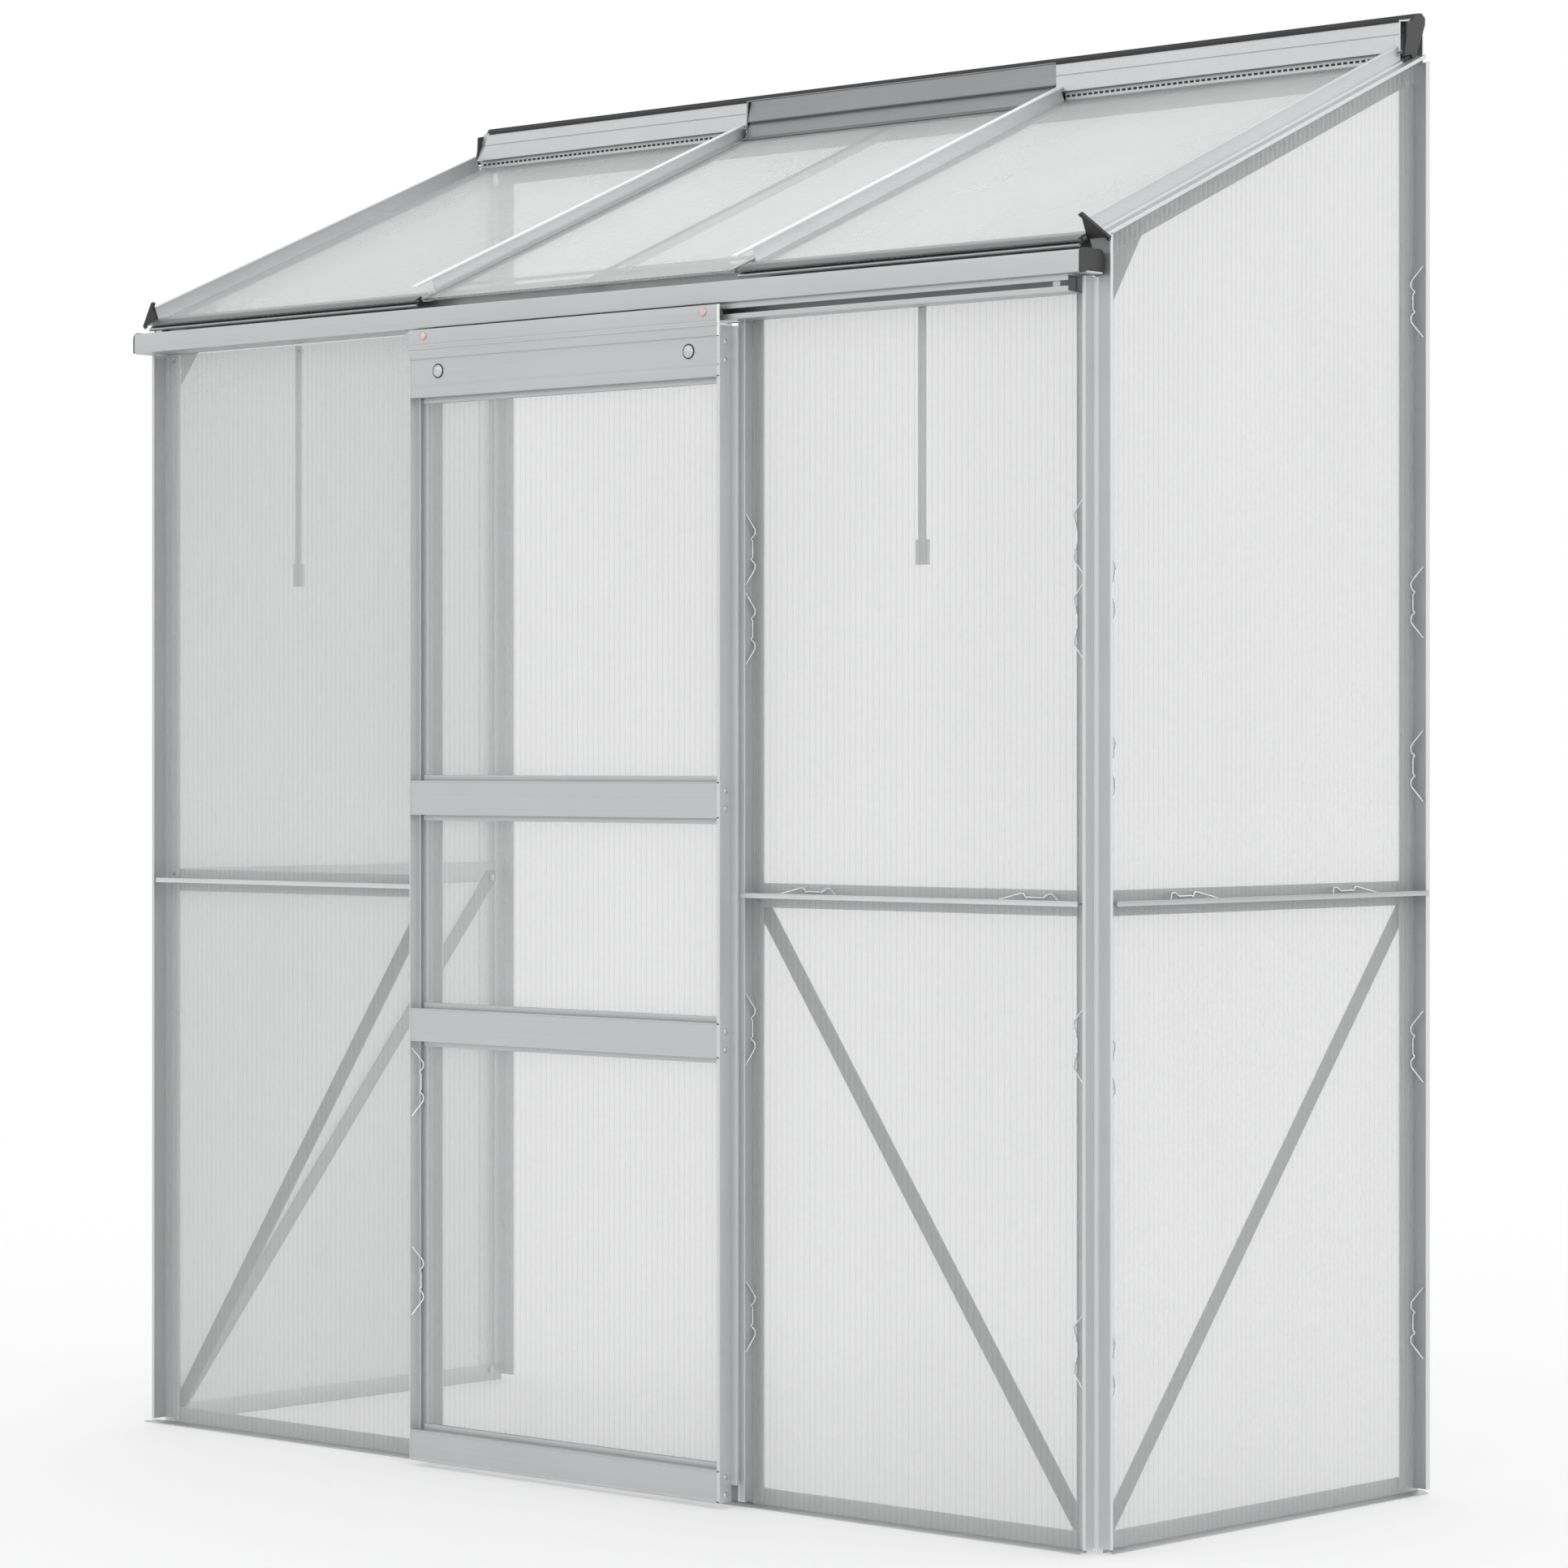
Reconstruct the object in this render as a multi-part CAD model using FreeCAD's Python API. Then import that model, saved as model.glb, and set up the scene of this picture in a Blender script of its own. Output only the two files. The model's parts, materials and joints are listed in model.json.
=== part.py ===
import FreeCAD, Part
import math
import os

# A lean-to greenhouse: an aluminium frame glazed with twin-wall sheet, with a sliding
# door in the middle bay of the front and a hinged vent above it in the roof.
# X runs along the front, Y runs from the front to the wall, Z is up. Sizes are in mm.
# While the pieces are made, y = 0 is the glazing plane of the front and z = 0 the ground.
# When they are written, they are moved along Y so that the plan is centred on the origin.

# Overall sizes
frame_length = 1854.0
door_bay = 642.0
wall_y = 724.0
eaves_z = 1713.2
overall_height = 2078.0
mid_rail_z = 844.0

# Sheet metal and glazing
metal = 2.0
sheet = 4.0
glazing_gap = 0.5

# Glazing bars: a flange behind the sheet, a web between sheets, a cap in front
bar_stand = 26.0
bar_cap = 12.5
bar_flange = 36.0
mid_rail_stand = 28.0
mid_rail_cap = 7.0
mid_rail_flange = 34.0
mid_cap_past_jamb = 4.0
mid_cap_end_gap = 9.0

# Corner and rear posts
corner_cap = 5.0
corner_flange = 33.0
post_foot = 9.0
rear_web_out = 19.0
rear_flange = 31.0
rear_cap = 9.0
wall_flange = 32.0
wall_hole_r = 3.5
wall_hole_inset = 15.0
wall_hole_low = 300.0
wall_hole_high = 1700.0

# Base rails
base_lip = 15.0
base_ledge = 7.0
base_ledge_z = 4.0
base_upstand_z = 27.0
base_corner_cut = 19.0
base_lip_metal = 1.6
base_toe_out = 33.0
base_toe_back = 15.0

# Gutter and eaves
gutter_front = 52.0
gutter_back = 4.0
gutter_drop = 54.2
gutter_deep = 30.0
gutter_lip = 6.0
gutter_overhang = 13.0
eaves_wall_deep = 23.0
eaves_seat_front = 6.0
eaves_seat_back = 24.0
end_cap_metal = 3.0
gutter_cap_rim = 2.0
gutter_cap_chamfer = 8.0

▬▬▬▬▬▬

▶ [Exercise details] Copy all data exactly, start to finish.

▶ [The result]
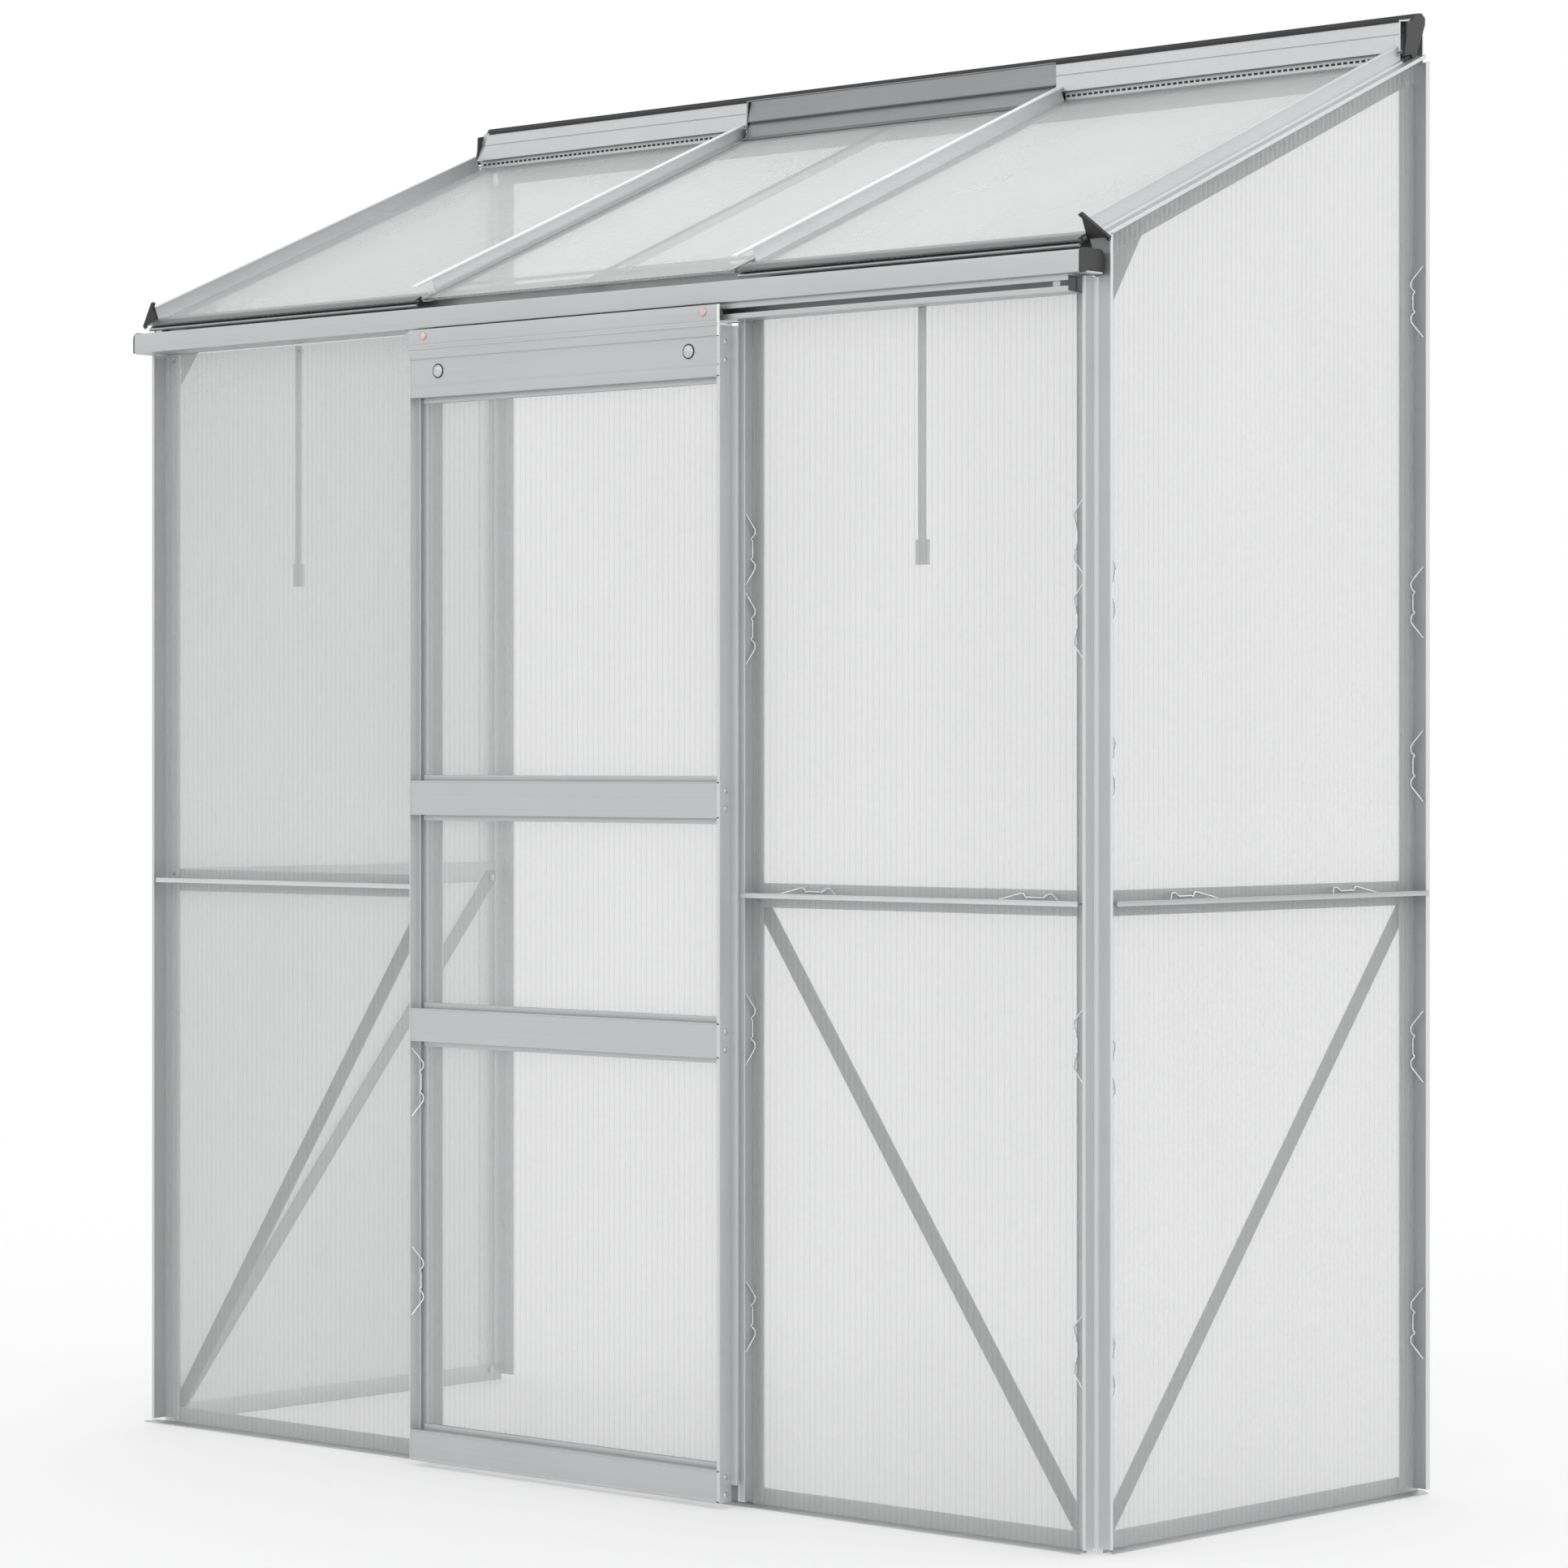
Reconstruct the object in this render as a multi-part CAD model using FreeCAD's Python API. Then import that model, saved as model.glb, and set up the scene of this picture in a Blender script of its own. Output only the two files. The model's parts, materials and joints are listed in model.json.
=== part.py ===
import FreeCAD, Part
import math
import os

# A lean-to greenhouse: an aluminium frame glazed with twin-wall sheet, with a sliding
# door in the middle bay of the front and a hinged vent above it in the roof.
# X runs along the front, Y runs from the front to the wall, Z is up. Sizes are in mm.
# While the pieces are made, y = 0 is the glazing plane of the front and z = 0 the ground.
# When they are written, they are moved along Y so that the plan is centred on the origin.

# Overall sizes
frame_length = 1854.0
door_bay = 642.0
wall_y = 724.0
eaves_z = 1713.2
overall_height = 2078.0
mid_rail_z = 844.0

# Sheet metal and glazing
metal = 2.0
sheet = 4.0
glazing_gap = 0.5

# Glazing bars: a flange behind the sheet, a web between sheets, a cap in front
bar_stand = 26.0
bar_cap = 12.5
bar_flange = 36.0
mid_rail_stand = 28.0
mid_rail_cap = 7.0
mid_rail_flange = 34.0
mid_cap_past_jamb = 4.0
mid_cap_end_gap = 9.0

# Corner and rear posts
corner_cap = 5.0
corner_flange = 33.0
post_foot = 9.0
rear_web_out = 19.0
rear_flange = 31.0
rear_cap = 9.0
wall_flange = 32.0
wall_hole_r = 3.5
wall_hole_inset = 15.0
wall_hole_low = 300.0
wall_hole_high = 1700.0

# Base rails
base_lip = 15.0
base_ledge = 7.0
base_ledge_z = 4.0
base_upstand_z = 27.0
base_corner_cut = 19.0
base_lip_metal = 1.6
base_toe_out = 33.0
base_toe_back = 15.0

# Gutter and eaves
gutter_front = 52.0
gutter_back = 4.0
gutter_drop = 54.2
gutter_deep = 30.0
gutter_lip = 6.0
gutter_overhang = 13.0
eaves_wall_deep = 23.0
eaves_seat_front = 6.0
eaves_seat_back = 24.0
end_cap_metal = 3.0
gutter_cap_rim = 2.0
gutter_cap_chamfer = 8.0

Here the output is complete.